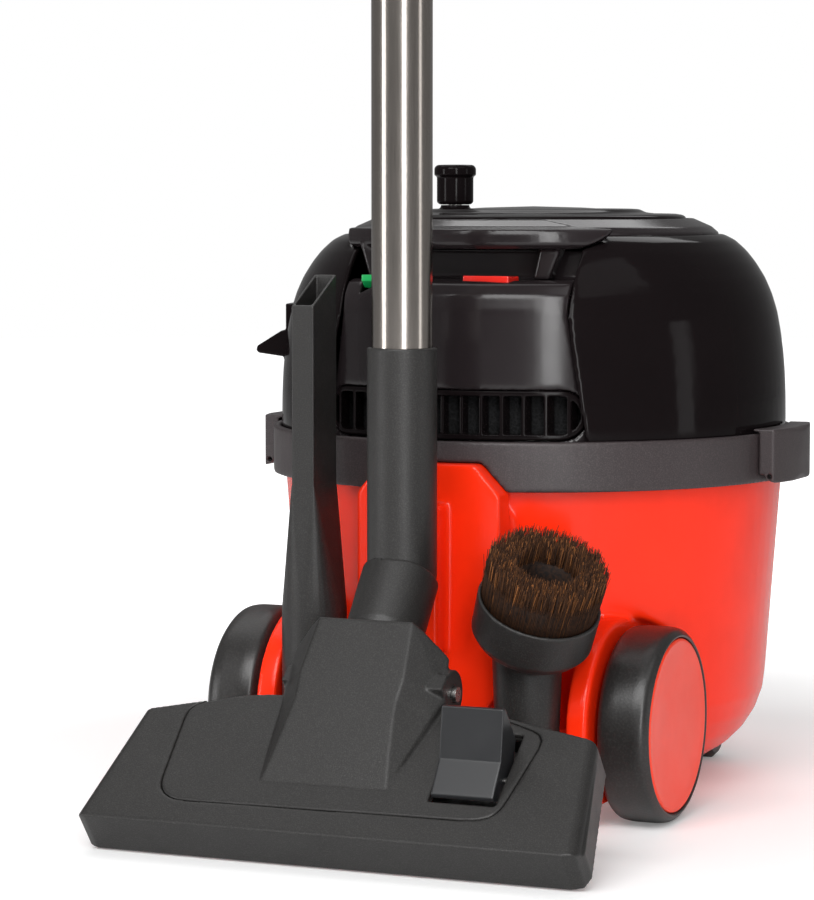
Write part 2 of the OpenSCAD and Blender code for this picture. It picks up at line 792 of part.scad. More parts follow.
module power_rocker() { color([0.85, 0.08, 0.06]) rocker(switch_at[1]); }
module selector_rocker() { color([0.05, 0.55, 0.22]) rocker(switch_at[0]); }

// ---------- wand ----------

module wand_tube() {
  color(steel) place() translate([0, -wand_back, 0]) difference() {
    rotate_extrude() polygon([[0, 176], [tube_r, 176], [tube_r, tube_top - 72], [tube_r + 1.6, tube_top - 60],
      [tube_r + 1.6, tube_top], [0, tube_top]]);
    translate([0, 0, 170]) cylinder(r = tube_r - 1, h = tube_top);
    translate([0, 0, tube_top - 60]) cylinder(r = tube_r + 0.2, h = 61);
  }
}

// grip sleeve at the foot of the tube, its bend, and the hook that drops into the tongue
module wand_sleeve() {
  color(charcoal) {
    difference() {
      union() {
        place() translate([0, -wand_back, bend_z]) {
          cylinder(r = sleeve_r, h = 266 - bend_z);
          sphere(r = sleeve_r);
        }
        neck_place() cylinder(r = sleeve_r, h = 34);
      }
      place() translate([0, -wand_back, 0]) {
        translate([0, 0, 176]) cylinder(r = tube_r, h = 100);
        translate([0, 0, bend_z]) cylinder(r = 15, h = 100);
        translate([0, 0, bend_z]) sphere(r = 15);
      }
      neck_place() cylinder(r = 15, h = 40);
    }
    place() difference() {
      union() {
        translate([-key_half, -172.8, 138]) cube([2 * key_half, 7.2, tongue_top - 139]);
        translate([-1.7, -181.4, 150]) cube([3.4, 9, tongue_top - 151]);
      }
      translate([0, -wand_back, 100]) cylinder(r = sleeve_r - 1.4, h = 200);
    }
  }
}

// collar over the bend's lower end, running down to the barrel between the tool's ears
module neck_collar() {
  color(charcoal) neck_place() difference() {
    union() {
      translate([0, 0, 3]) cylinder(r = 21.4, h = 37);
      translate([0, 0, 39]) cylinder(r1 = 21.4, r2 = 15, h = neck_len - 42);
      translate([-36.5, 0, neck_len]) along_x() cylinder(r = 15.5, h = 73);
    }
    translate([0, 0, 2]) cylinder(r = sleeve_r, h = 32.1);
    rotate([neck_lean - 180, 0, 0]) cylinder(r = sleeve_r, h = 70);
    sphere(r = sleeve_r);
    translate([0, 0, 10]) cylinder(r = 12, h = neck_len + 20);
    translate([-40, 0, neck_len]) along_x() cylinder(r = 4 + run, h = 80);
  }
}

// ---------- floor tool ----------

// plan of the tool drawn in by t
module tool_plan(t) {
  polygon([[-tool_left + 6 + t, t], [tool_right - 8 - t, t], [tool_right - 2 - t, 2 + t],
           [tool_right - t, 9 + t], [tool_right - 13 - t, 79 - t], [70, 94 - t], [40 - t, 96 - t],
           [38 - t, 86 - t], [-38 + t, 86 - t], [-40 + t, 96 - t], [-70, 94 - t],
           [-tool_left + 9 + t, 79 - t], [-tool_left + t, 7 + t], [-tool_left + 1.5 + t, 1.5 + t]]);
}

module tool_base() {
  color(charcoal) tool_place() difference() {
    union() {
      difference() {
        linear_extrude(tool_h) tool_plan(0);
        translate([0, 0, -1]) linear_extrude(tool_h - 5) tool_plan(wall);
      }
      for (s = [-1, 1]) translate([s * 78 - 1.5, 66, 2.9]) cube([3, 17, 18]);
    }
    translate([0, 0, tool_h - wall]) linear_extrude(10) polygon(soften(panel_line, 9));
    translate([pedal_x - 1.5, 29, 10]) cube([pedal_w + 3, 50, 20]);
    translate([-28, 48, 15]) cube([56, 60, 20]);
    translate([-110, roller_at[0], roller_at[1]]) along_x() cylinder(r = 2 + run, h = 220);
    translate([pedal_x - 6.5, 50, 22]) along_x() cylinder(r = 2, h = pedal_w + 13);
  }
}

// the raised cover as a skin of points: a sloping roof that widens into two ears at the back
module hump(t) {
  roof = tool_h + hump_rise;
  low = tool_h - wall - (t > 0 ? 10 : 0);
  points = [[36.5 - t, 33 + t, low], [36 - t, 34 + t, tool_h - t], [27 - t, 127.5 + t, roof - t],
            [ear_right - t, 96, low], [ear_right - t, 96, 31], [ear_right - 3.5 - t, 120 + t, 38 - t],
            [33 - t, 126 + t, roof - 6 - t]];
  hull() for (p = points) for (x = [-min(p[0], ear_left - t), p[0]])
    translate([x, p[1], p[2]]) cube(0.2, center = true);
}

module tool_ears() {
  for (x = [[-ear_left, -38], [38, ear_right]]) translate([x[0], 0, 0]) {
    translate([0, pivot[0], pivot[1]]) along_x() cylinder(r = 13, h = x[1] - x[0]);
    translate([0, 96.2, tool_h - 18]) cube([x[1] - x[0], 11, 30]);
  }
}

module tool_cover() {
  color(charcoal) tool_place() difference() {
    union() {
      translate([0, 0, tool_h - wall]) linear_extrude(wall) polygon([for (p = soften(panel_line, 9))
        [p[0] * (1 - gap / 100), p[1] + (p[1] > 50 ? -gap : gap)]]);
      difference() {
        hump(0);
        hump(2.5);
      }
      tool_ears();
    }
    translate([-38, 86, -10]) cube([76, 60, 30]);
    translate([-28, 48, 0]) cube([56, 40, tool_h + 1]);
    translate([-60, 0, -1]) cube([120, 96.2, tool_h - wall + 1]);
    translate([-60, pivot[0], pivot[1]]) along_x() cylinder(r = 4, h = 120);
    translate([0, pivot[0], pivot[1]]) translate([-37, 0, 0]) along_x() cylinder(r = 16.5, h = 74);
    translate([pedal_x - 1.5, 29, 10]) cube([pedal_w + 3, 50, 50]);
    translate([pedal_x - 6.5, 50, 22]) along_x() cylinder(r = 2, h = pedal_w + 13);
  }
}

module sole_plate() {
  color(steel) tool_place() difference() {
    linear_extrude(2.5) tool_plan(wall + 0.3);
    translate([-108, 17, -1]) cube([232, 28, 5]);
    for (y = [8, 58]) translate([strip_from - 1, y - 0.5, -1]) cube([strip_len + 2, 5, 5]);
    for (s = [-1, 1]) translate([s * 92 - 6, 66, -1]) cube([12, 19, 5]);
  }
}

module pivot_pins() {
  color(steel) tool_place() for (x = [[-ear_left - 2.5, -30], [30, ear_right + 2.5]])
    translate([x[0], pivot[0], pivot[1]]) along_x() cylinder(r = 4, h = x[1] - x[0]);
}

module pedal_pin() {
  color(steel) tool_place() {
    for (x = [pedal_x - 6, pedal_x + pedal_w + 1]) translate([x, 50, 22]) along_x() cylinder(r = 2, h = 5);
    translate([pedal_x - 2, 50, 22]) along_x() cylinder(r = 2, h = pedal_w + 4);
  }
}

module tool_pedal() {
  color(gloss_black) tool_place() difference() {
    x_bar(pedal_x, pedal_x + pedal_w, [[31.5, tool_h], [32, tool_h + 2.4], [51, tool_h + 8.8],
      [70, tool_h + pedal_h], [72.5, tool_h + pedal_h - 1.6], [73, tool_h + 3], [62, 20.5], [44, 18],
      [36, 22]]);
    translate([0, 50, 22]) along_x() cylinder(r = 2 + run, h = 120);
  }
}

// two rows of bristles on a frame that drops through the sole
module brush_strips() {
  color([0.12, 0.11, 0.10]) tool_place() {
    for (y = [8, 58]) translate([strip_from, y, 1]) cube([strip_len, 4, 13]);
    for (s = [-1, 1]) translate([s * 100 - 3, 8, 13.9]) cube([6, 54, 2]);
    for (y = [7.5, 57.5]) translate([strip_from, y, 13.9]) cube([strip_len, 5, 2]);
  }
}

module tool_rollers() {
  color(tyre_black) tool_place() translate([0, roller_at[0], roller_at[1]]) {
    translate([-97, 0, 0]) along_x() cylinder(r = 2, h = 194);
    for (x = [-96, 88]) translate([x, 0, 0]) along_x() cylinder(r = 6.8, h = 8);
  }
}

// ---------- parked small tools ----------

// flat blade that flows into a round base; the mouth is cut on the slant
module crevice_tool() {
  blade_x = 13.6;
  blade_y = 31;
  skin = 1.8;
  color(charcoal) place() translate([crevice_at[0], crevice_at[1], 0]) difference() {
    union() {
      translate([0, 0, peg_z + 0.2]) cylinder(r = 18.4, h = 70);
      hull() {
        translate([0, 0, 115]) cylinder(r = 18.4, h = 1, $fn = 32);
        translate([-blade_x / 2, -blade_y / 2, 186]) cube([blade_x, blade_y, 1]);
      }
      translate([-blade_x / 2, -blade_y / 2, 186]) cube([blade_x, blade_y, 119]);
    }
    translate([0, 0, 40]) cylinder(r = 16, h = 76);
    hull() {
      translate([0, 0, 115.9]) cylinder(r = 16, h = 0.2, $fn = 32);
      translate([skin - blade_x / 2, skin - blade_y / 2, 186]) cube([blade_x - 2 * skin, blade_y - 2 * skin, 1]);
    }
    translate([skin - blade_x / 2, skin - blade_y / 2, 186]) cube([blade_x - 2 * skin, blade_y - 2 * skin, 130]);
    translate([-20, -blade_y / 2, 287]) rotate([29, 0, 0]) translate([0, -10, 0]) cube([40, 70, 40]);
  }
}

module brush_body() {
  color(charcoal) difference() {
    union() {
      place() translate([brush_at[0], brush_at[1], peg_z + 0.2])
        cylinder(r1 = 17.4, r2 = 19.4, h = brush_neck_z - peg_z);
      brush_place() rotate_extrude() polygon([[0, -8], [16, -8], [19.4, 0], [30, 7], [brush_r, 12],
        [brush_r + 0.6, 34], [0, 34]]);
    }
    place() translate([brush_at[0], brush_at[1], 40]) cylinder(r = 16, h = 50);
    brush_place() {
      translate([0, 0, -2]) cylinder(r = 15, h = 50);
      translate([0, 0, 24]) ring(brush_r - 1.4, 17, 20);
    }
    place() translate([brush_at[0], brush_at[1], 60]) cylinder(r = 15, h = brush_neck_z - 60);
  }
}

module brush_bristles() {
  color([0.28, 0.17, 0.09]) brush_place() difference() {
    rotate_extrude() polygon([[0, 24.2], [brush_r - 1.7, 24.2], [brush_r + 1.4, bristle_z], [0, bristle_z]]);
    translate([0, 0, 20]) cylinder(r1 = 17.3, r2 = 14.5, h = 50);
    translate([0, 0, 20]) cylinder(r = 17.3, h = 14.3);
  }
}

// ---------- assembly ----------

drum_shell();
rim_ring();
inlet_ring();
dust_bag();
filter_cloth();
filter_ring();
head_gasket();
wheel_axles();
latch_pins();
wheel_left();
hubcap_left();
wheel_right();
hubcap_right();
caster_fork_left();
caster_fork_right();
caster_wheel_left();
caster_wheel_right();
caster_pins_left();
caster_pins_right();
latch_left();
latch_right();
head_base();
head_cover();
rear_panel();
exhaust_grille();
exhaust_filter();
carry_handle();
cable_outlet();
fan_casing();
motor_can();
stator();
carbon_brushes();
ball_bearings();
control_board();
reel_bracket();
head_screws();
motor_shaft();
lower_impeller();
upper_impeller();
armature();
winder_disc();
cable_reel();
knob_pin();
crank_knob();
power_rocker();
selector_rocker();
wand_tube();
wand_sleeve();
neck_collar();
tool_base();
tool_cover();
sole_plate();
pivot_pins();
pedal_pin();
tool_pedal();
brush_strips();
tool_rollers();
crevice_tool();
brush_body();
brush_bristles();
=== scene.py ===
"""Looks of the drum vacuum cleaner: camera, light, materials and the pieces that replace plain CAD solids."""
import json
import math
import random

import bmesh
import bpy
from mathutils import Matrix, Vector
from mathutils.noise import noise_vector

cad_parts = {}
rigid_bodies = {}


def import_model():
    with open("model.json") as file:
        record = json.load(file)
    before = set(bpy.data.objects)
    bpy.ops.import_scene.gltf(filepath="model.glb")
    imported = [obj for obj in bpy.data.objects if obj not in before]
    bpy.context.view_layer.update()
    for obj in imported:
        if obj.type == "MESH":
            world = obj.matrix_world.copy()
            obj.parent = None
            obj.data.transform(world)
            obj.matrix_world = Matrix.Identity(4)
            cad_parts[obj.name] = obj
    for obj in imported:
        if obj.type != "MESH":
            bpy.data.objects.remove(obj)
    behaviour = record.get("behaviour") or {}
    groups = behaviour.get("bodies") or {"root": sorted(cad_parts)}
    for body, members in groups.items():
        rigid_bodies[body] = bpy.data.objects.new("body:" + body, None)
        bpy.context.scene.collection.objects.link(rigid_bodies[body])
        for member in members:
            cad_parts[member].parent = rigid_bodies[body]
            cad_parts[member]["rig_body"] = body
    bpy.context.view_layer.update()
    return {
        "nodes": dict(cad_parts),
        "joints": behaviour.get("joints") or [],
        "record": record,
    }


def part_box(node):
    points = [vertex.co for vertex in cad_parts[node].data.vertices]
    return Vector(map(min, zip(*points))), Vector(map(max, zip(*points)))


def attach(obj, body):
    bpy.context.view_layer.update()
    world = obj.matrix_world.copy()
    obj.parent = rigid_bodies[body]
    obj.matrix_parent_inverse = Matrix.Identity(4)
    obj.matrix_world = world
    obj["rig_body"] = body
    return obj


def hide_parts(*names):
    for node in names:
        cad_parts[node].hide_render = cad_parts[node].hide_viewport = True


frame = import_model()
scene = bpy.context.scene
nodes = frame["nodes"]
joints = {j["name"]: j for j in frame["joints"]}
slots = {part["node"]: part["material_slot"] for part in frame["record"]["subparts"]}
MM = 0.001
RANDOM_SEED = 7
SHARP_ANGLE = math.radians(35)
random.seed(RANDOM_SEED)


# ---------- places, worked out from the frame ----------

def centre(node):
    low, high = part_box(node)
    return (low + high) / 2


axis_y = centre("head_base").y


def at(x, y, z):
    """A point given in millimetres from the foot of the drum's axis."""
    return Vector((x * MM, axis_y + y * MM, z * MM))


drum_place = Matrix.Translation(at(0, 0, 0)) @ Matrix.Scale(MM, 4)

# the floor tool's own frame in millimetres: x across, y back from the front edge, z up from the sole
drop = joints["brushes_drop"]["axis"]
tool_slope = math.atan2(drop[1], -drop[2])
PIVOT = Vector((0, 107, 24))
tool_place = (Matrix.Translation(Vector(joints["tool_tilt"]["pos_m"])) @ Matrix.Rotation(tool_slope, 4, "X")
              @ Matrix.Scale(MM, 4) @ Matrix.Translation(-PIVOT))


# ---------- materials ----------

COAT_ROUGHNESS = 0.03
EDGE_START = 0.52
EDGE_STOP = 0.62
SLOW_PATCH = 0.05
# size of the patches along edges that are painted lighter, partly worn plastic and partly painted highlight
LIT_WORN_PATCH = 0.012
SPECK_TINT = 3.2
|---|
- **TASK INSTRUCTIONS**
Please return, exactly as they appear, the lines starting at the one that contains "drum_shell();" and ending at the one that contains "obj.matrix_world = Matrix.Identity(4)".

- **EXPECTED ANSWER**
drum_shell();
rim_ring();
inlet_ring();
dust_bag();
filter_cloth();
filter_ring();
head_gasket();
wheel_axles();
latch_pins();
wheel_left();
hubcap_left();
wheel_right();
hubcap_right();
caster_fork_left();
caster_fork_right();
caster_wheel_left();
caster_wheel_right();
caster_pins_left();
caster_pins_right();
latch_left();
latch_right();
head_base();
head_cover();
rear_panel();
exhaust_grille();
exhaust_filter();
carry_handle();
cable_outlet();
fan_casing();
motor_can();
stator();
carbon_brushes();
ball_bearings();
control_board();
reel_bracket();
head_screws();
motor_shaft();
lower_impeller();
upper_impeller();
armature();
winder_disc();
cable_reel();
knob_pin();
crank_knob();
power_rocker();
selector_rocker();
wand_tube();
wand_sleeve();
neck_collar();
tool_base();
tool_cover();
sole_plate();
pivot_pins();
pedal_pin();
tool_pedal();
brush_strips();
tool_rollers();
crevice_tool();
brush_body();
brush_bristles();
=== scene.py ===
"""Looks of the drum vacuum cleaner: camera, light, materials and the pieces that replace plain CAD solids."""
import json
import math
import random

import bmesh
import bpy
from mathutils import Matrix, Vector
from mathutils.noise import noise_vector

cad_parts = {}
rigid_bodies = {}


def import_model():
    with open("model.json") as file:
        record = json.load(file)
    before = set(bpy.data.objects)
    bpy.ops.import_scene.gltf(filepath="model.glb")
    imported = [obj for obj in bpy.data.objects if obj not in before]
    bpy.context.view_layer.update()
    for obj in imported:
        if obj.type == "MESH":
            world = obj.matrix_world.copy()
            obj.parent = None
            obj.data.transform(world)
            obj.matrix_world = Matrix.Identity(4)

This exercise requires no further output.